Extract each line where the string "three" shows up.
[BEGIN RECORDED DATA]
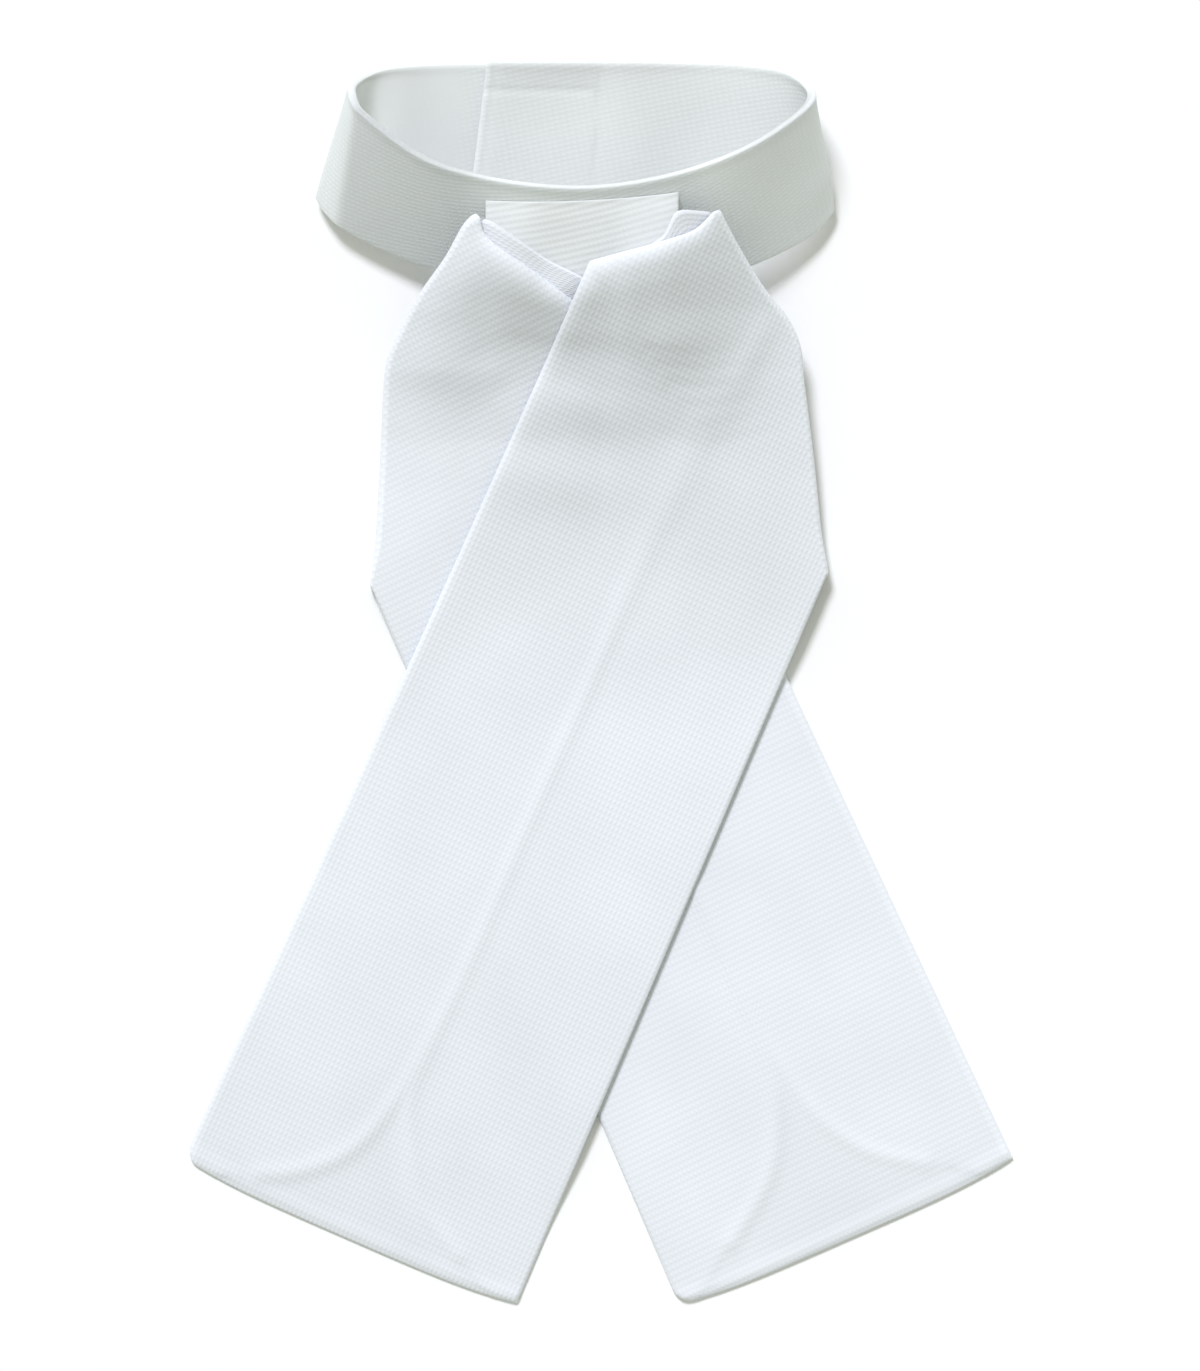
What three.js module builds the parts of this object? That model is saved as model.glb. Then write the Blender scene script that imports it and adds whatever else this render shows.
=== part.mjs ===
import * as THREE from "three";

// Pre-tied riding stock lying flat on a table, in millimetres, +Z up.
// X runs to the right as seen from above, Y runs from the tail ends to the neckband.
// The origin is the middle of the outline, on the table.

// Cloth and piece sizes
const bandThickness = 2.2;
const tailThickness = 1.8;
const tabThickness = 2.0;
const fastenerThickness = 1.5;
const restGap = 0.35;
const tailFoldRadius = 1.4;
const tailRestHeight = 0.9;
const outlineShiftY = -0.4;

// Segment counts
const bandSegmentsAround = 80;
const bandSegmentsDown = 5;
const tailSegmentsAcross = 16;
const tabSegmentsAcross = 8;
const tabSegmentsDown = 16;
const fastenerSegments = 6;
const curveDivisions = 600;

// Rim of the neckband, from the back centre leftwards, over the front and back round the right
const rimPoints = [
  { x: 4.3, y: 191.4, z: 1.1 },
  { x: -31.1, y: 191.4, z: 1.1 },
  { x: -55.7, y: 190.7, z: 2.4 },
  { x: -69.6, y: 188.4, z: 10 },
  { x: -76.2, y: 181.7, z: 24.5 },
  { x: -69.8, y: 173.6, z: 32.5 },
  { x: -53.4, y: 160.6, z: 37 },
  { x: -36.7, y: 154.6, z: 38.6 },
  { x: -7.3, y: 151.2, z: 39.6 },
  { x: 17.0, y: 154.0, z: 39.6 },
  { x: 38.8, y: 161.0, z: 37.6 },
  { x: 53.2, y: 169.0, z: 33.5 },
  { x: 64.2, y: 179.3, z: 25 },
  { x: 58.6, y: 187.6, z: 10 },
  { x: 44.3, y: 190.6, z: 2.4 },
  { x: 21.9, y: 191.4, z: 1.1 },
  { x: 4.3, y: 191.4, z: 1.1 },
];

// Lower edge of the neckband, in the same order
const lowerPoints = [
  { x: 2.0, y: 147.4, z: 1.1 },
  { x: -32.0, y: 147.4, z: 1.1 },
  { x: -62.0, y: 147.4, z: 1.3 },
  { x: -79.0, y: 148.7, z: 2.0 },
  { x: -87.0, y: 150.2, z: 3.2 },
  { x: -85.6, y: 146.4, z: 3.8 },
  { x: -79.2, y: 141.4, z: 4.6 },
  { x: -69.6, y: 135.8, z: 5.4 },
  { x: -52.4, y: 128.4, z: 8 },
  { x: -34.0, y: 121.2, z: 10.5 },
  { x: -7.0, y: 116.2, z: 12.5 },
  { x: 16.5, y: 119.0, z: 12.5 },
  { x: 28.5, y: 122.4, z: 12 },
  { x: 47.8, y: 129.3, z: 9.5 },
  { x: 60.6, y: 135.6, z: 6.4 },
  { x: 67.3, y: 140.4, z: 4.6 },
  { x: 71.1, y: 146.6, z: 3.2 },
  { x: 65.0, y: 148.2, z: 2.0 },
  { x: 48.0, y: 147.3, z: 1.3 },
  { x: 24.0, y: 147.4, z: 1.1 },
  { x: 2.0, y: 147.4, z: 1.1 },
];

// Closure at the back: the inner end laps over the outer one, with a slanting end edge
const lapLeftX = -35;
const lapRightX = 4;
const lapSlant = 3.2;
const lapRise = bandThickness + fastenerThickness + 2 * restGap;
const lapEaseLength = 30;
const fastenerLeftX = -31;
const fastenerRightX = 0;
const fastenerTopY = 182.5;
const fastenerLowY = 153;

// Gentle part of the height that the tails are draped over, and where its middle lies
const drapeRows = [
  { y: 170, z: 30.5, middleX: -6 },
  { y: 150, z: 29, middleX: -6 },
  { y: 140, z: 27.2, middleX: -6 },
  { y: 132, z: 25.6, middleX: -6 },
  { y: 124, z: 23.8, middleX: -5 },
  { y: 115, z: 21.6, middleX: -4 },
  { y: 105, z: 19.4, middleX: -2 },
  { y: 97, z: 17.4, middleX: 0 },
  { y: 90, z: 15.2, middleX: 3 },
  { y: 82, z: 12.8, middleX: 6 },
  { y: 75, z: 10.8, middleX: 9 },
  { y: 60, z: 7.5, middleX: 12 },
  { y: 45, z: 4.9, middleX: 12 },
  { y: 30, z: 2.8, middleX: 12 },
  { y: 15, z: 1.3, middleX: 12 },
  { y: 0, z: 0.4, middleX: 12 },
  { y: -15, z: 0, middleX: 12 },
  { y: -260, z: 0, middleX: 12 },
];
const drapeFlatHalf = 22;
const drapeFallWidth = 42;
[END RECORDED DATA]
> [ANSWER IN FULL]
What three.js module builds the parts of this object? That model is saved as model.glb. Then write the Blender scene script that imports it and adds whatever else this render shows.
import * as THREE from "three";